The plot recognises that there is still a political stalemate, but the leaders of the two largest parties ‘come up with a publicity gambit of how to get attention around how they will break the deadlock’. In the run up to Christmas, Michelle and Arlene agree to be locked into a room at Stormont, promising only to come out when they have a deal. The play questions whether they are just milking the publicity, looking as if they are doing things but in reality doing nothing.
It’s an opportunity for Jenkinson to lampoon the hollow soundbites we hear in the news about the parties ‘being so close to an agreement’ or ‘agree on the main points but for a few technical details’. And the RHI inquiry brings the boilers back into the playwright’s sights.
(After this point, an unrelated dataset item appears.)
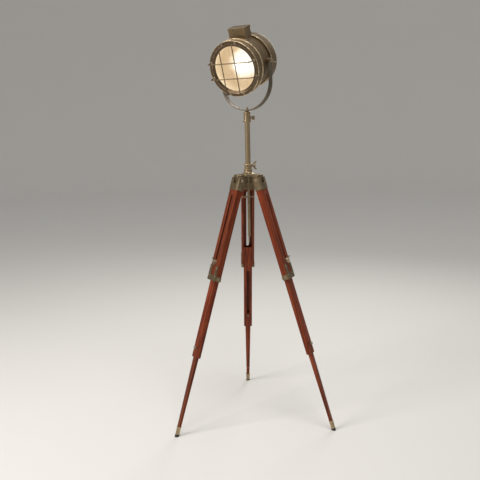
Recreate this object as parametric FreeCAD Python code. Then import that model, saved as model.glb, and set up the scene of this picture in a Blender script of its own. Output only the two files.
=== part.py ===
import FreeCAD, Part
import math
import os

os.makedirs("parts", exist_ok=True)

# Tripod floor lamp with a drum-shaped spotlight in a U-shaped yoke.
# Sizes are in millimetres and degrees. The origin is on the floor under the column
# axis, +Z is up and the rear leg points along +Y. Stations along a leg are distances
# from its hinge pin towards the foot.

V = FreeCAD.Vector
O = V(0, 0, 0)
EX = V(1, 0, 0)
EY = V(0, 1, 0)
EZ = V(0, 0, 1)

# Clearances
running_gap = 0.05
slide_gap = 0.3
open_gap = 0.3

# Leg layout
leg_reach = 1003.0
leg_splay = 17.8
leg_spacing = 120.0
rear_azimuth = 90.0
pin_circle_r = 45.0

# Hinge pins
pin_r = 4.0

# Hub casting
hub_pin_drop = 14.0
hub_plate_t = 9.4
hub_centre_r = 34.0
hub_arm_w = 40.0
hub_arm_end = 57.0
hub_arm_corner = 8.0
hub_edge = 1.5
lug_t = 19.0
lug_r = 11.0
hub_boss_r = 16.0
hub_boss_h = 9.0
column_seat = 4.0

# Leg cap
cap_wall = 2.0
cap_end = 38.0
cap_slot_floor = 12.0
cap_corner = 3.5
cap_shoulder = 10.0

# Upper wood section
upper_w = 52.0
upper_d = 27.0
upper_top = 16.0
upper_end = 391.0
upper_face_t = 6.5
upper_corner = 2.0
channel_top = 46.0
slot_w = 10.0
slot_spare = 22.0

# Guide bracket
bracket_t = 1.5
bracket_l = 60.0
bracket_arch_w = 26.0
bracket_arch_l = 40.0
bracket_flap_l = 21.0
bracket_flap_fall = 6.0
bracket_lip_w = 6.0

# Middle wood section
middle_w = 34.0
middle_wall_t = 3.0
middle_top = 298.0
middle_below_knob = 38.0
middle_corner = 1.5
middle_travel = 240.0
stop_slot_w = 12.0

# Lower wood section
lower_w = 22.0
lower_d = 13.6
lower_top = 626.0
lower_straight_end = 700.0
lower_tip_w = 13.0
lower_tip_d = 12.0
lower_corner = 1.5
lower_travel = 225.0
tongue_w = 11.5
tongue_d = 10.5
tongue_l = 17.0
stop_station = 640.0

# Ferrule and pad
ferrule_l = 30.0
ferrule_top_r = 9.0
ferrule_low_r = 7.6
ferrule_rim_h = 4.0
pad_r = 8.2
pad_l = 10.0

# Clamp bolt and wing nuts
bolt_station = 319.5
bolt_r = 3.0
bolt_head_w = 11.0
bolt_head_t = 3.0
washer_r = 8.5
washer_t = 1.5
bolt_spare = 2.5
nut_r = 5.6
nut_h = 10.0
wing_reach = 16.5
wing_h = 15.0
wing_t = 2.4
wing_foot = 0.12
wing_throat = 0.45
wing_belly = 0.9
wing_tip_low = 0.8
wing_crown = 0.85
wing_out = 1.0
wing_inner = 0.62
wing_saddle = 0.45
wing_root = 0.3
wing_root_h = 0.55
left_nut_turn = 35.0
right_nut_turn = -40.0
rear_nut_turn = 20.0

# Round clamp knob on each leg
knob_drop = 27.0
knob_r = 6.0
knob_l = 7.0
knob_shank_r = 2.5
knob_neck_l = 2.0

# Hub collar, from the top of the hub plate upwards
flare_r = 24.9
flare_rim_h = 1.6
flare_foot_r = 21.0
flare_top_r = 14.5
flare_h = 13.4
foot_ring_r = 19.1
foot_ring_h = 4.2
collar_body_r = 13.4
collar_body_h = 14.8
top_ring_r = 17.2
top_ring_h = 5.7
clamp_boss_r = 4.6
clamp_boss_reach = 18.6
clamp_height = 32.0
clamp_shank_r = 2.5

# Column
column_r = 10.0
column_wall = 1.8
column_rise = 193.5
tube_grip = 12.0
sleeve_ring_r = 15.0
sleeve_ring_h = 7.6
sleeve_r = 13.2
sleeve_h = 29.0
thumb_height = 16.8
thumb_boss_reach = 15.0
thumb_knob_start = 16.5
thumb_knob_r = 7.5
thumb_knob_l = 12.5

# Mast
rod_r = 5.0
rod_bore_r = 3.0
rod_below_hub = 232.0
rod_plug_l = 8.0
tail_r = 2.3
tail_l = 24.0
tail_offset = 1.5
mast_head_h = 10.0
mast_head_neck_r = 7.0
mast_head_neck_h = 3.6
stud_r = 4.0
dome_flange_r = 6.5
dome_flange_h = 1.6
dome_r = 4.9
dome_h = 10.6
dome_bands = 2

# Yoke
head_heading = -32.92
yoke_room = 0.6
yoke_t = 3.0
yoke_strap_w = 25.0
yoke_drop = 176.0

# Lamp head: stations run backwards from the front lip, radii from the lamp axis
head_tilt = 18.5
pivot_station = 95.0
drum_r = 92.5
drum_t = 1.5
drum_front = 27.0
bezel_over = 5.5
bezel_lip_over = 9.0
bezel_lip_l = 5.0
bezel_opening_in = 12.0
bezel_face_w = 12.0
bezel_chamfer_l = 5.0
bezel_flange_l = 2.0
bezel_bore_over = 2.0
bezel_socket = 33.0
bead_station = 37.0
bead_half_l = 3.2
glass_in = 2.5
glass_t = 3.0
glass_bulge = 1.2
retainer_in = 8.5
retainer_l = 3.0
reflector_t = 1.2
reflector_flange_in = 2.0
reflector_bands = 2
reflector_mid_station = 55.0
reflector_mid_r = 68.0
reflector_rear_station = 85.0
reflector_rear_r = 30.0
bulb_r = 27.0
bulb_bands = 2
bulb_station = 55.0
bulb_cap_r = 13.0
bulb_cap_end = 115.0
holder_r = 19.0
holder_front = 89.0
holder_back = 131.0
holder_post_r = 14.0
holder_post_in = 10.0
rear_front = 112.0
rear_over = 5.9
rear_bead_h = 1.0
rear_bead_l = 4.0
rear_rim_l = 6.0
rear_wall = 2.0
rear_round = 8.0
rear_bulge = 17.0
rear_depth = 168.0
rear_bands = 2
rear_boss_r = 18.0
trunnion_r = 11.0
trunnion_stud_r = 4.0
tilt_nut_turn = 53.0

# Chimney
chimney_front = 63.0
chimney_l = 47.0
chimney_half_w = 35.0
chimney_rise = 38.5
chimney_wall = 1.5
chimney_foot_w = 1.8
chimney_foot_t = 1.4
chimney_corner = 3.0
lid_over = 2.0
lid_h = 7.5
lid_t = 2.0
vent_half_w = 20.0
vent_l = 24.0

# Cable gland
gland_drop = 60.0
gland_pad_r = 11.0
gland_pad_rise = 1.0
gland_stem_r = 6.5
gland_hex_r = 10.0
gland_hex_l = 6.0
gland_nose_r = 7.5
gland_nose_l = 10.0
gland_bore_r = 3.2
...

The summertime plot saw the two leaders end up together in Ibiza, bickering terribly but growing steadily closer and much more friendly than mere speaking terms. The new companion play builds on it, but also works as a standalone piece.
The original cast will return, reheating their great physical chemistry with Maria Connolly portraying a dour and disapproving Fermanagh unionist, while Mary-Frances Doherty depicts the Sinn Féin northern leader as quite a bouncy, wide-eyed, country girl and health freak.
Expect another adventurous trip, a bumpy tractor ride, some home truths and maybe even a stable as Jenkinson’s festive satire echoes widespread public sentiment and reminds the politicians what they should be doing.
Has Michelle & Arlene the potential to spawn more episodes?
‘Our tagline is that we’ll keep making them as long as the folks on the hill don’t do anything,’ says Lavery. Between the vacuum at Stormont and a president who will be called upon to pardon a turkey, Accidental Theatre and its cadre of playwrights are unlikely to run out of material for future Rapid Response plays.
Shannon Yee’s All the Best Words is performed on Thursday 23, Friday 24 and Saturday 25 November, while Rosemary Jenkinson’s Michelle & Arlene: Planes, Trains & Tractors runs on December 7-9 and 21-23. Both plays are produced by Accidental Theatre and hosted in 12-13 Shaftesbury Square, Belfast. Tickets are available from www.accidentaltheatre.co.uk.